**Direction**
Keep every line where the word "each" appears; drop the rest.

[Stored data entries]

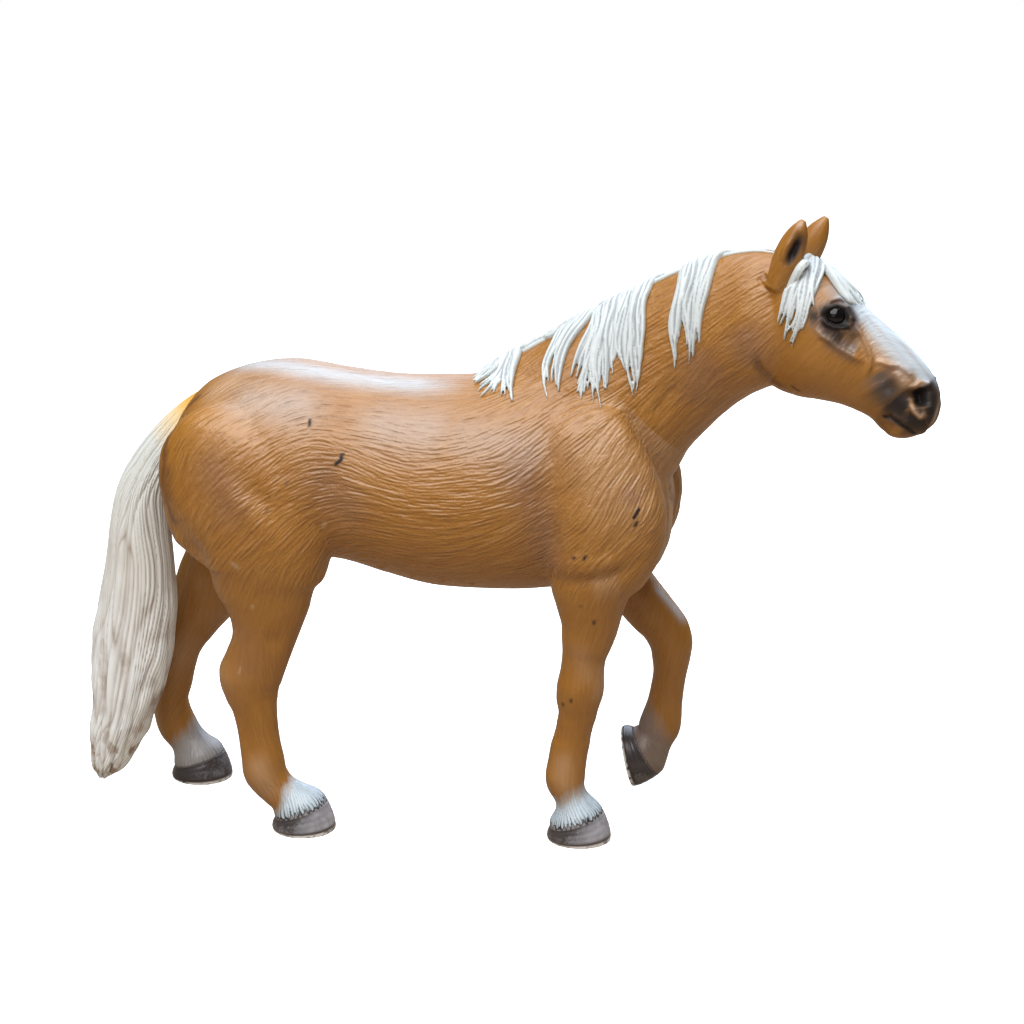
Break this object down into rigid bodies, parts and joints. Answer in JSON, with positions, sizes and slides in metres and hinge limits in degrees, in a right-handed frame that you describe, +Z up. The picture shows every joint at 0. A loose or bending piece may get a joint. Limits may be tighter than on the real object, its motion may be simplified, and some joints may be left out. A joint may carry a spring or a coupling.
{
  "type": "toy horse",
  "caption": "Solid plastic toy horse with a golden coat and a pale mane and tail, standing with its left foreleg raised and its head turned to the right.",
  "frame": {"origin": "on the ground under the centre of the figure's bounding box", "axes": "+Z up, +X the way the horse walks, +Y its left side; its head is turned 16 degrees to its right"},
  "size_m": [0.1455, 0.0368, 0.1061],
  "materials": {
    "coat": "satin painted PVC, golden with a paler back and darker creases",
    "hair": "satin painted PVC, off-white strands with grey grooves",
    "hoof_horn": "satin painted PVC, brown grey",
    "eye": "gloss black lacquer"
  },
  "bodies": {
    "root": {"torso": "coat", "head_and_neck": "coat", "right_foreleg": "coat", "left_foreleg": "coat", "right_hind_leg": "coat", "left_hind_leg": "coat", "mane": "hair", "forelock": "hair", "tail": "hair", "right_fore_hoof": "hoof_horn", "left_fore_hoof": "hoof_horn", "right_hind_hoof": "hoof_horn", "left_hind_hoof": "hoof_horn", "right_eye": "eye", "left_eye": "eye"}
  },
  "joints": []
}
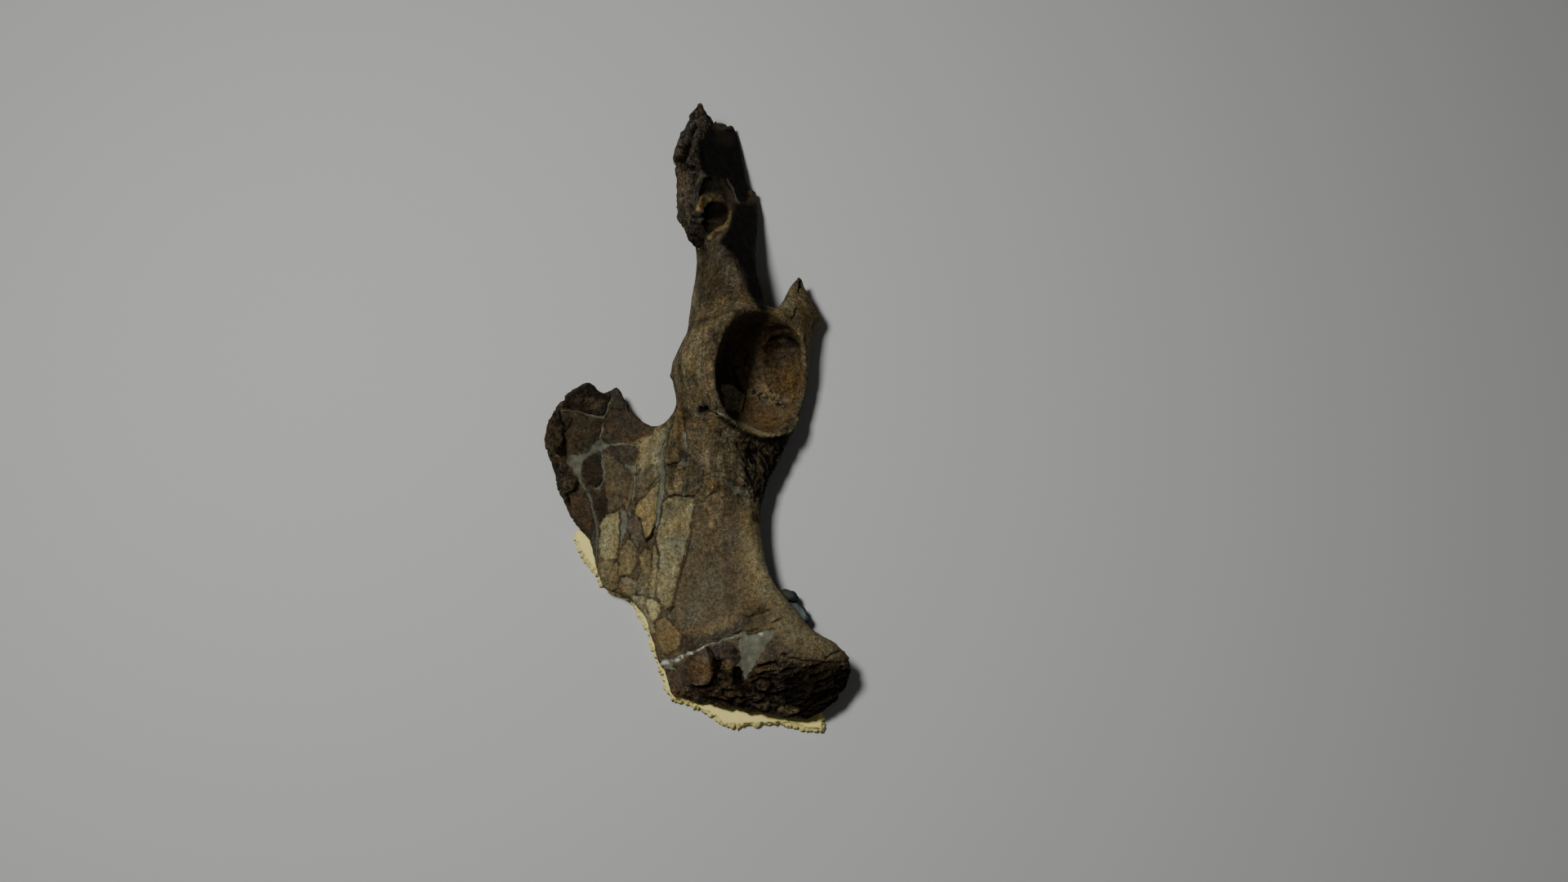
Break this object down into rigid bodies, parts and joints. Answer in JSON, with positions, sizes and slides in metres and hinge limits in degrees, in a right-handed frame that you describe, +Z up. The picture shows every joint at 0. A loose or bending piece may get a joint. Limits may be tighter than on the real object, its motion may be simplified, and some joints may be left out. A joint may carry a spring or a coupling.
{
  "type": "fossil proboscidean half pelvis",
  "caption": "Fossil elephant-like half pelvis lying outer face up: broad iliac blade, deep hip socket, broken ischium and pubis, torn plaster bed under its edge.",
  "frame": {"origin": "middle of the footprint, on the ground the bone lies on", "axes": "+Z up through the outer face of the ilium, +Y along the ischium away from the iliac crest, +X towards the broken pubis, the side the hip socket opens to"},
  "size_m": [0.4302, 0.9338, 0.1836],
  "materials": {
    "fossil_bone": "dull mineralised bone with filled joints",
    "plaster": "matt torn plaster",
    "grey_stone": "matt weathered stone"
  },
  "bodies": {
    "root": {"innominate_bone": "fossil_bone", "plaster_bed": "plaster", "prop_stone_large": "grey_stone", "prop_stone_small": "grey_stone"}
  },
  "joints": []
}
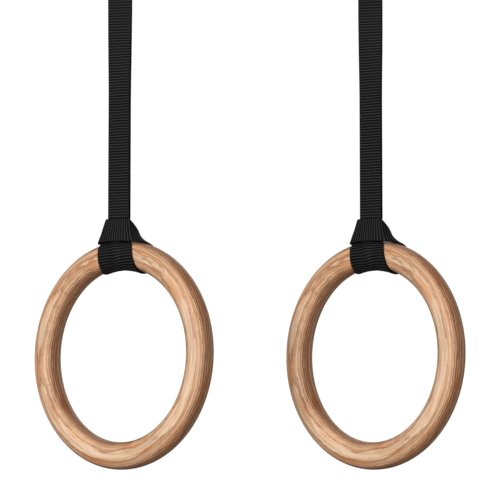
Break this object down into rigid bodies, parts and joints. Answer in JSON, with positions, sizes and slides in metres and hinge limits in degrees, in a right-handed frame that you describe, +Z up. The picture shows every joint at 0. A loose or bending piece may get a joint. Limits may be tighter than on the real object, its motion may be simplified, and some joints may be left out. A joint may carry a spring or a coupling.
{
  "type": "gymnastics rings",
  "caption": "Wooden gymnastics rings hung on doubled black webbing slings, each girth hitched to its ring and clipped by a spring-gate carabiner to a swivelling ceiling anchor.",
  "frame": {"origin": "on the ceiling plane, midway between the two anchors", "axes": "+Z up; +X from the left ring to the right ring, as seen from the front; +Y away from the viewer"},
  "size_m": [0.4447, 0.174, 0.6574],
  "materials": {
    "wood": "satin varnished laminated birch",
    "webbing": "ribbed black polyester webbing",
    "thread": "black bonded thread",
    "polished_steel": "polished steel",
    "zinc_plated_steel": "zinc plated steel",
    "bronze": "sintered bronze"
  },
  "bodies": {
    "anchors": {"anchor_plate_left": "zinc_plated_steel", "thrust_washer_left": "bronze", "anchor_screw_left_1": "zinc_plated_steel", "anchor_screw_left_2": "zinc_plated_steel", "anchor_screw_left_3": "zinc_plated_steel", "anchor_screw_left_4": "zinc_plated_steel", "anchor_plate_right": "zinc_plated_steel", "thrust_washer_right": "bronze", "anchor_screw_right_1": "zinc_plated_steel", "anchor_screw_right_2": "zinc_plated_steel", "anchor_screw_right_3": "zinc_plated_steel", "anchor_screw_right_4": "zinc_plated_steel"},
    "swivel_left": {"swivel_eye_left": "zinc_plated_steel", "swivel_nut_left": "zinc_plated_steel"},
    "carabiner_left": {"carabiner_body_left": "polished_steel", "gate_pin_left": "polished_steel"},
    "gate_left": {"carabiner_gate_left": "polished_steel", "gate_plunger_left": "bronze", "gate_spring_left": "polished_steel"},
    "sling_left": {"sling_strands_left": "webbing", "sling_bar_tack_left_1": "thread", "sling_bar_tack_left_2": "thread", "sling_bar_tack_left_3": "thread", "sling_bar_tack_left_4": "thread"},
    "sling_end_left": {"sling_end_left": "webbing"},
    "hitch_left": {"sling_hitch_left": "webbing"},
    "ring_left": {"ring_left": "wood"},
    "swivel_right": {"swivel_eye_right": "zinc_plated_steel", "swivel_nut_right": "zinc_plated_steel"},
    "carabiner_right": {"carabiner_body_right": "polished_steel", "gate_pin_right": "polished_steel"},
    "gate_right": {"carabiner_gate_right": "polished_steel", "gate_plunger_right": "bronze", "gate_spring_right": "polished_steel"},
    "sling_right": {"sling_strands_right": "webbing", "sling_bar_tack_right_1": "thread", "sling_bar_tack_right_2": "thread", "sling_bar_tack_right_3": "thread", "sling_bar_tack_right_4": "thread"},
    "sling_end_right": {"sling_end_right": "webbing"},
    "hitch_right": {"sling_hitch_right": "webbing"},
    "ring_right": {"ring_right": "wood"}
  },
  "joints": [
    {"name": "swivel_turn_left", "type": "hinge", "parent": "anchors", "child": "swivel_left", "pos_m": [-0.1329, 0, 0], "axis": [0, 0, 1], "continuous": true},
    {"name": "carabiner_swing_left", "type": "hinge", "parent": "swivel_left", "child": "carabiner_left", "pos_m": [-0.1329, 0, -0.05], "axis": [0.1045, 0.9945, 0], "range_deg": [-8, 50]},
    {"name": "gate_open_left", "type": "hinge", "parent": "carabiner_left", "child": "gate_left", "pos_m": [-0.11214, -0.00218, -0.092], "axis": [-0.1045, -0.9945, 0], "range_deg": [0, 25], "stiffness_Nm_per_rad": 0.2, "springref_deg": -22.92},
    {"name": "sling_swing_left", "type": "hinge", "parent": "carabiner_left", "child": "sling_left", "pos_m": [-0.1329, 0, -0.1112], "axis": [0.9945, -0.1045, 0], "range_deg": [-75, 75]},
    {"name": "sling_twist_left", "type": "hinge", "parent": "sling_left", "child": "sling_end_left", "pos_m": [-0.1329, 0, -0.3532], "axis": [0, 0, 1], "range_deg": [-90, 90], "stiffness_Nm_per_rad": 0.03},
    {"name": "ring_tilt_left", "type": "hinge", "parent": "sling_end_left", "child": "hitch_left", "pos_m": [-0.1329, 0, -0.3656], "axis": [0.848, -0.5299, 0], "range_deg": [-50, 50]},
    {"name": "ring_spin_left", "type": "hinge", "parent": "hitch_left", "child": "ring_left", "pos_m": [-0.13, 0, -0.5112], "axis": [0.6044, 0.7963, -0.0262], "continuous": true},
    {"name": "swivel_turn_right", "type": "hinge", "parent": "anchors", "child": "swivel_right", "pos_m": [0.1291, 0, 0], "axis": [0, 0, 1], "continuous": true},
    {"name": "carabiner_swing_right", "type": "hinge", "parent": "swivel_right", "child": "carabiner_right", "pos_m": [0.1291, 0, -0.05], "axis": [0.1045, 0.9945, 0], "range_deg": [-50, 8]},
    {"name": "gate_open_right", "type": "hinge", "parent": "carabiner_right", "child": "gate_right", "pos_m": [0.14985, -0.00218, -0.092], "axis": [-0.1045, -0.9945, 0], "range_deg": [0, 25], "stiffness_Nm_per_rad": 0.2, "springref_deg": -22.92},
    {"name": "sling_swing_right", "type": "hinge", "parent": "carabiner_right", "child": "sling_right", "pos_m": [0.1291, 0, -0.1112], "axis": [0.9945, -0.1045, 0], "range_deg": [-75, 75]},
    {"name": "sling_twist_right", "type": "hinge", "parent": "sling_right", "child": "sling_end_right", "pos_m": [0.1291, 0, -0.3532], "axis": [0, 0, 1], "range_deg": [-90, 90], "stiffness_Nm_per_rad": 0.03},
    {"name": "ring_tilt_right", "type": "hinge", "parent": "sling_end_right", "child": "hitch_right", "pos_m": [0.1291, 0, -0.3656], "axis": [0.848, -0.5299, 0], "range_deg": [-50, 50]},
    {"name": "ring_spin_right", "type": "hinge", "parent": "hitch_right", "child": "ring_right", "pos_m": [0.13, 0, -0.5112], "axis": [0.7019, 0.7118, -0.0262], "continuous": true}
  ]
}
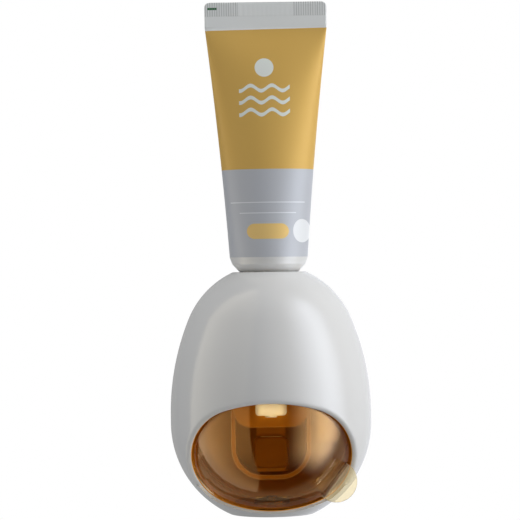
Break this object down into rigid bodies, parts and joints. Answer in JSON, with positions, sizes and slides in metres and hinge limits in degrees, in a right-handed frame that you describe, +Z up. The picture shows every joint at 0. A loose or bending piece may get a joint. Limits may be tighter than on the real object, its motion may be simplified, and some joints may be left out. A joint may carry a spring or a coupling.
{
  "type": "toothpaste dispenser",
  "caption": "Egg-shaped wall-mounted toothpaste squeezer with a turning amber dust cover, push lever pump and an upright laminate tube.",
  "frame": {"origin": "centre of the wall side of the adhesive pad, on the wall's surface", "axes": "+Y into the wall, -Y towards the user, +Z up along the tube, +X to the user's right"},
  "size_m": [0.09, 0.0942, 0.2292],
  "materials": {
    "gloss_white_abs": "polished moulded white ABS",
    "white_abs": "satin moulded white ABS",
    "brown_abs": "satin moulded amber brown ABS",
    "amber_clear": "clear amber tinted polycarbonate, polished",
    "silicone": "soft translucent white silicone",
    "steel": "zinc plated",
    "foam_tape": "grey acrylic foam tape",
    "laminate": "satin metallic printed laminate, gold above silver grey",
    "tube_white": "moulded white polyethylene"
  },
  "bodies": {
    "wall_mount": {"adhesive_pad": "foam_tape", "wall_plate": "white_abs"},
    "dispenser": {"front_shell": "gloss_white_abs", "rear_cover": "gloss_white_abs", "cover_guide": "white_abs", "chassis": "brown_abs", "pump_cover": "brown_abs", "nozzle": "silicone", "outlet_valve": "silicone", "squeeze_bulb": "silicone", "inlet_valve": "silicone", "inlet_sleeve": "silicone", "sleeve_nut": "white_abs", "lever_pin": "steel", "pin_clips": "steel", "return_spring": "steel", "cover_washer": "steel", "cover_screw": "steel", "chassis_screws": "steel", "rear_screws": "steel"},
    "dust_cover": {"dust_cover": "amber_clear"},
    "push_lever": {"push_lever": "brown_abs", "push_pad": "brown_abs"},
    "tube": {"tube_body": "laminate", "tube_head": "tube_white"}
  },
  "joints": [
    {"name": "lift_off", "type": "slide", "parent": "wall_mount", "child": "dispenser", "axis": [0, 0, 1], "range_m": [0, 0.045]},
    {"name": "cover_turn", "type": "hinge", "parent": "dispenser", "child": "dust_cover", "pos_m": [0, -0.0494, -0.0469], "axis": [0, 0, -1], "range_deg": [0, 93]},
    {"name": "lever_press", "type": "hinge", "parent": "dispenser", "child": "push_lever", "pos_m": [0, -0.0374, 0.004], "axis": [1, 0, 0], "range_deg": [0, 14], "stiffness_Nm_per_rad": 0.35, "springref_deg": -14.32, "deforming": ["return_spring", "squeeze_bulb"]},
    {"name": "tube_lift", "type": "slide", "parent": "dispenser", "child": "tube", "axis": [0, 0, 1], "range_m": [0, 0.04]}
  ]
}
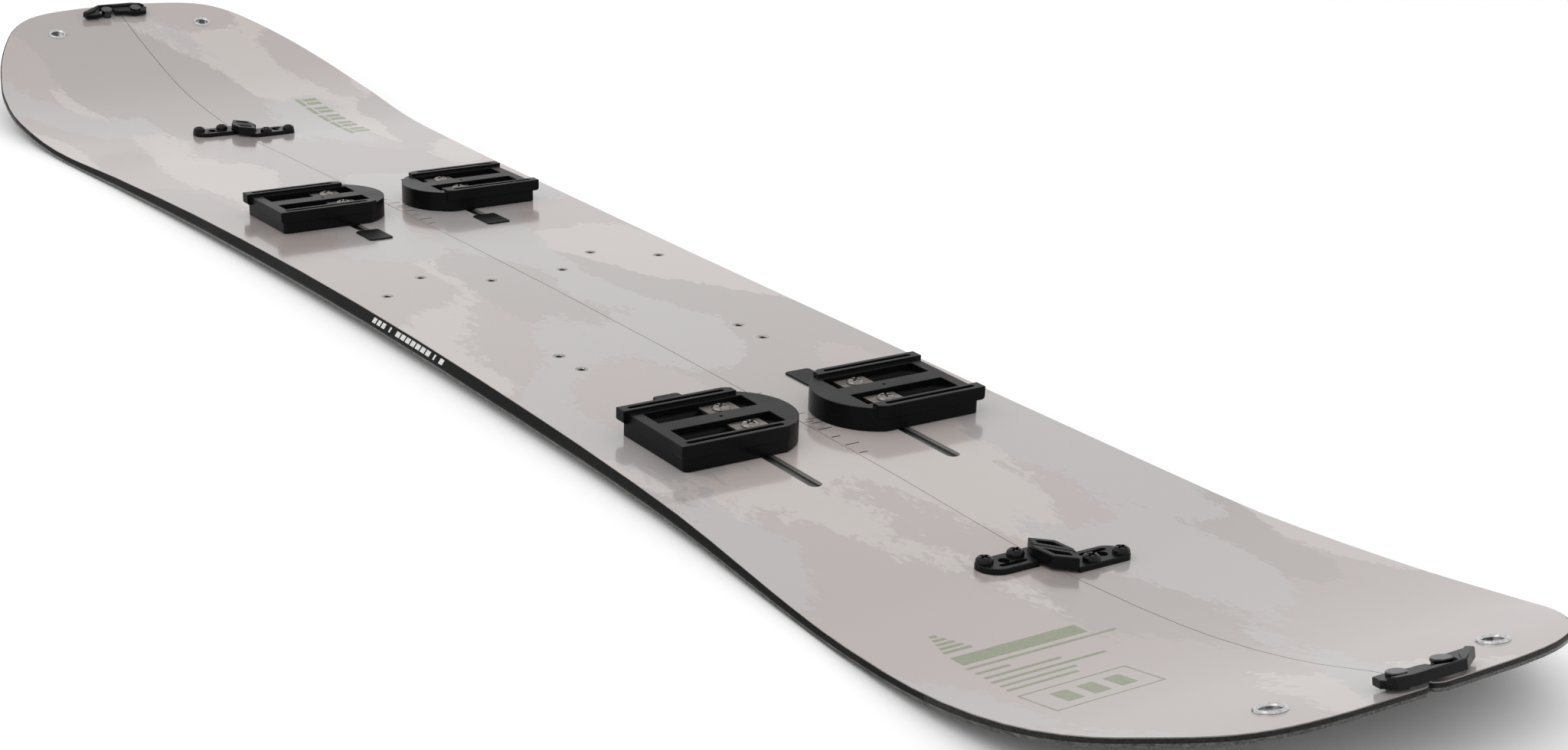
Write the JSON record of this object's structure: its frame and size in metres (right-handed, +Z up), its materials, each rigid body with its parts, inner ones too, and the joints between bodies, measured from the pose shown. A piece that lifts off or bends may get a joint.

**Task response**
  "caption": "Wooden gymnastics rings hung on doubled black webbing slings, each girth hitched to its ring and clipped by a spring-gate carabiner to a swivelling ceiling anchor.",
Write the JSON record of this object's structure: its frame and size in metres (right-handed, +Z up), its materials, each rigid body with its parts, inner ones too, and the joints between bodies, measured from the pose shown. A piece that lifts off or bends may get a joint.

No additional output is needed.